Jiménez also recognizes Tasmin’s potential and speaks to the ambition and talent SSJP students hold.

“I’m always so impressed by the way that Musarat takes on any challenge,” said Jiménez. “Students in this program can do so many things, and it’s important not to limit their thinking. They’re all brilliant young people and can take on advanced tasks that would traditionally go to college or graduate students.”

Mentorship Paves a Pathway Forward

For Yilu Ma, MS, MA, CMI, director of Interpreter Services, SSJP is not just about teaching students the skills they need to succeed in the workforce, but also helping them identify how to pursue their ambitions.

“To me, mentorship is about what pathways I can show my students to get to wherever they aspire to go in their careers,” said Ma.

Ma’s mentee, Yofrandys Pena, is a third-year student in SSJP and an intern in Interpreter Services. He’s also the current president of the SSJP student committee. Pena’s knowledge of multiple languages is invaluable for the work he is doing in Interpreter Services, which includes assisting patients and families in overcoming language barriers to communicate with their providers.

Throughout Pena’s time in the program, he’s worked in departments across the hospital, allowing him to explore different healthcare sectors. Through Interpreter Services, he’s discovered his passion for international relations.

“During my time with SSJP, I’ve done mechanical and inventory work with the Division of Engineering in Medicine, analyzed brain activity in the Department of Psychiatry and now am working with Interpreter Services,” said Pena. “Yilu Ma, Jean Baptiste Neptune, Sigfredo Salguero and Marta Solis have been more than just supervisors for me and have truly fulfilled their roles as mentors. When I first started with Interpreter Services, I didn’t know what I wanted to study in college. My mentors’ guidance helped me discover my passion for international relations and allowed me to understand that I can help members of my community within healthcare, without having to become a nurse or a doctor.”
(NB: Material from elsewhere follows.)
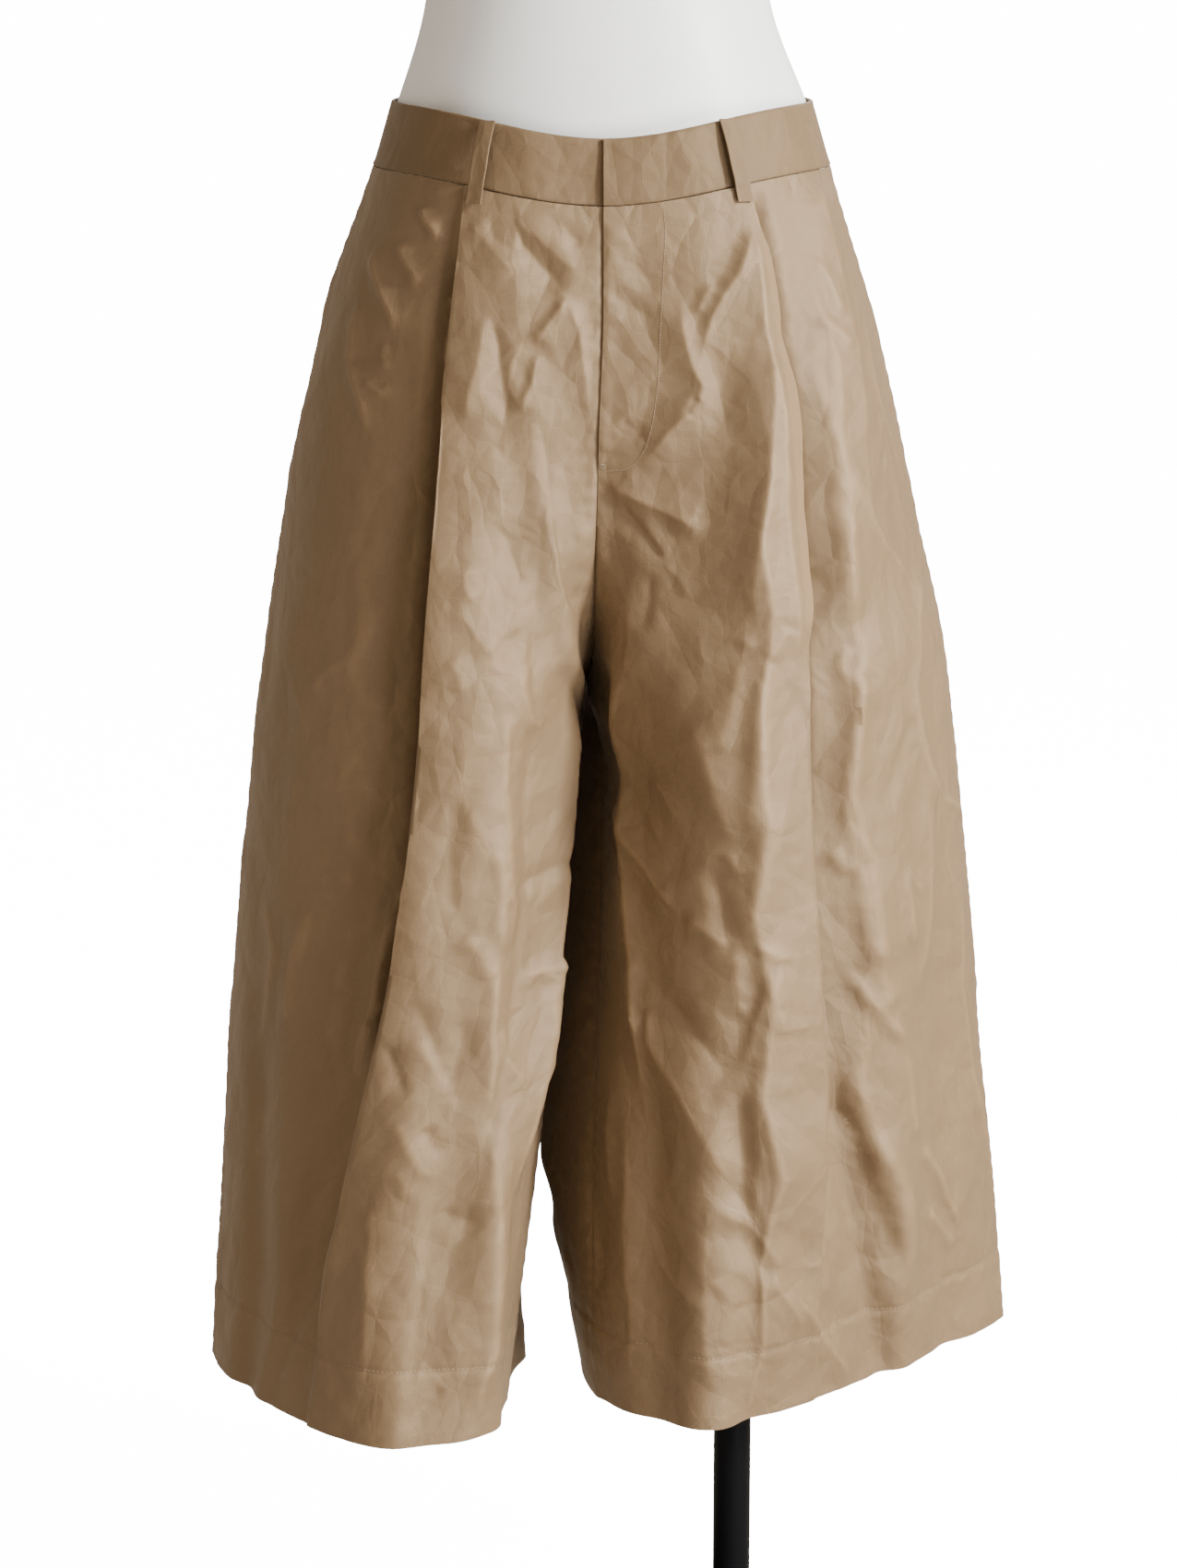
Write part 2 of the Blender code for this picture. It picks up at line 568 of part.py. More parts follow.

Before joining the Brigham, Ma studied international relations at Tufts University in the Fletcher School of Law and Diplomacy, and connects with Pena over their shared interests.

Pena and Ma also share experiences of having families that immigrated to the United States.

“Helping students navigate many of the unique challenges that come with being an immigrant or having parents that immigrated to the United States is extremely rewarding to me,” said Ma. “I hope that by sharing my experiences, I can help them find their place in the workforce.”

Programs like SSJP not only provide Boston youth with hands-on work experience and mentorship, but also provide a pipeline for underrepresented groups to enter and lead professions in healthcare and medicine.

“When underrepresented students in medicine connect with mentors of similar backgrounds, they can begin to see pathways for themselves in healthcare,” said Robert Higgins, MD, MSHA, president of the Brigham and executive vice president of Mass General Brigham. “Mentorship programs like SSJP are hugely impactful to our youth and ultimately promote a more equitable multicultural workforce.”